▶ _Set task_
Take the listing and print it in full, exactly as given.

▶ _Source material_

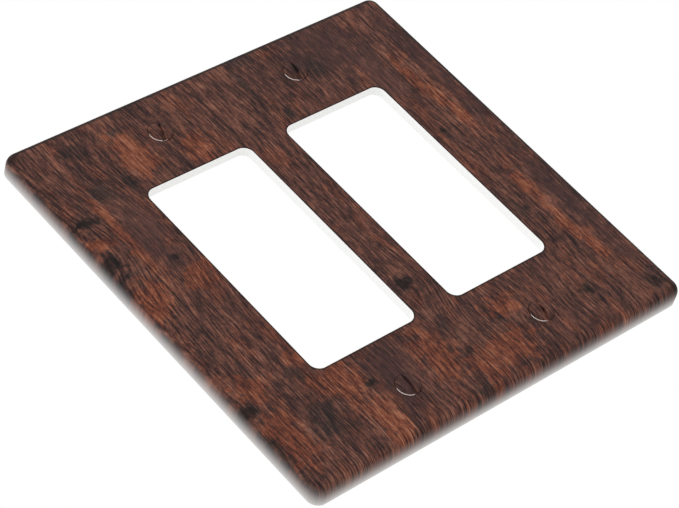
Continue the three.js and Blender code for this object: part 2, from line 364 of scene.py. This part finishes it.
def wood_print(surface, x, z):
    """Colour of the printed wood, from the place on the front in millimetres."""

    def noise(u, v, wide, tall, seed, detail=2.0, rough=0.5, twist=0.0):
        place = surface.node("CombineXYZ", sockets={"X": u / wide, "Y": v / tall, "Z": seed})
        return surface.node("TexNoise", {"noise_dimensions": "3D"},
                            {"Vector": place, "Scale": 1.0, "Detail": detail, "Roughness": rough,
                             "Distortion": twist})

    flat = surface.node("CombineXYZ", sockets={"X": x, "Y": z})

    def ragged_distance(spots, ragged):
        """Distance to the middle of the nearest oval spot, 1 at its edge, made ragged by noise."""
        nearest = None
        for centre_x, centre_z, wide, tall in spots:
            inside = surface.node("VectorMath", {"operation": "MULTIPLY_ADD"},
                                  {0: flat, 1: (1 / wide, 1 / tall, 0),
                                   2: (-centre_x / wide, -centre_z / tall, 0)})
            away = surface.node("VectorMath", {"operation": "LENGTH"}, {0: inside}, "Value")
            nearest = away if nearest is None else surface.maths("MINIMUM", nearest, away)
        return nearest + (ragged - 0.5) * RAGGEDNESS

    # Grain wanders slowly and bends round the knots
    wander = noise(x, z, 24.0, 60.0, 1.3, 1.0) - 0.5
    ripple = noise(x, z, 5.0, 14.0, 4.1, 1.0) - 0.5
    bend = wander * 5.5 + ripple * 0.9
    for centre_x, centre_z, wide, tall, push in KNOTS:
        across = (x - centre_x) / (wide * KNOT_REACH)
        along = (z - centre_z) / (tall * KNOT_REACH)
        near = surface.maths("EXPONENT", -(across * across + along * along))
        bend = bend - near * across * push
    g = x + bend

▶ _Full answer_
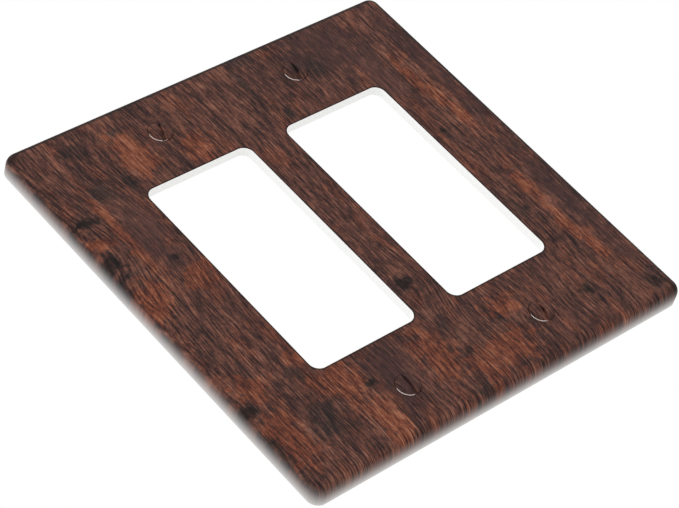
Continue the three.js and Blender code for this object: part 2, from line 364 of scene.py. This part finishes it.
def wood_print(surface, x, z):
    """Colour of the printed wood, from the place on the front in millimetres."""

    def noise(u, v, wide, tall, seed, detail=2.0, rough=0.5, twist=0.0):
        place = surface.node("CombineXYZ", sockets={"X": u / wide, "Y": v / tall, "Z": seed})
        return surface.node("TexNoise", {"noise_dimensions": "3D"},
                            {"Vector": place, "Scale": 1.0, "Detail": detail, "Roughness": rough,
                             "Distortion": twist})

    flat = surface.node("CombineXYZ", sockets={"X": x, "Y": z})

    def ragged_distance(spots, ragged):
        """Distance to the middle of the nearest oval spot, 1 at its edge, made ragged by noise."""
        nearest = None
        for centre_x, centre_z, wide, tall in spots:
            inside = surface.node("VectorMath", {"operation": "MULTIPLY_ADD"},
                                  {0: flat, 1: (1 / wide, 1 / tall, 0),
                                   2: (-centre_x / wide, -centre_z / tall, 0)})
            away = surface.node("VectorMath", {"operation": "LENGTH"}, {0: inside}, "Value")
            nearest = away if nearest is None else surface.maths("MINIMUM", nearest, away)
        return nearest + (ragged - 0.5) * RAGGEDNESS

    # Grain wanders slowly and bends round the knots
    wander = noise(x, z, 24.0, 60.0, 1.3, 1.0) - 0.5
    ripple = noise(x, z, 5.0, 14.0, 4.1, 1.0) - 0.5
    bend = wander * 5.5 + ripple * 0.9
    for centre_x, centre_z, wide, tall, push in KNOTS:
        across = (x - centre_x) / (wide * KNOT_REACH)
        along = (z - centre_z) / (tall * KNOT_REACH)
        near = surface.maths("EXPONENT", -(across * across + along * along))
        bend = bend - near * across * push
    g = x + bend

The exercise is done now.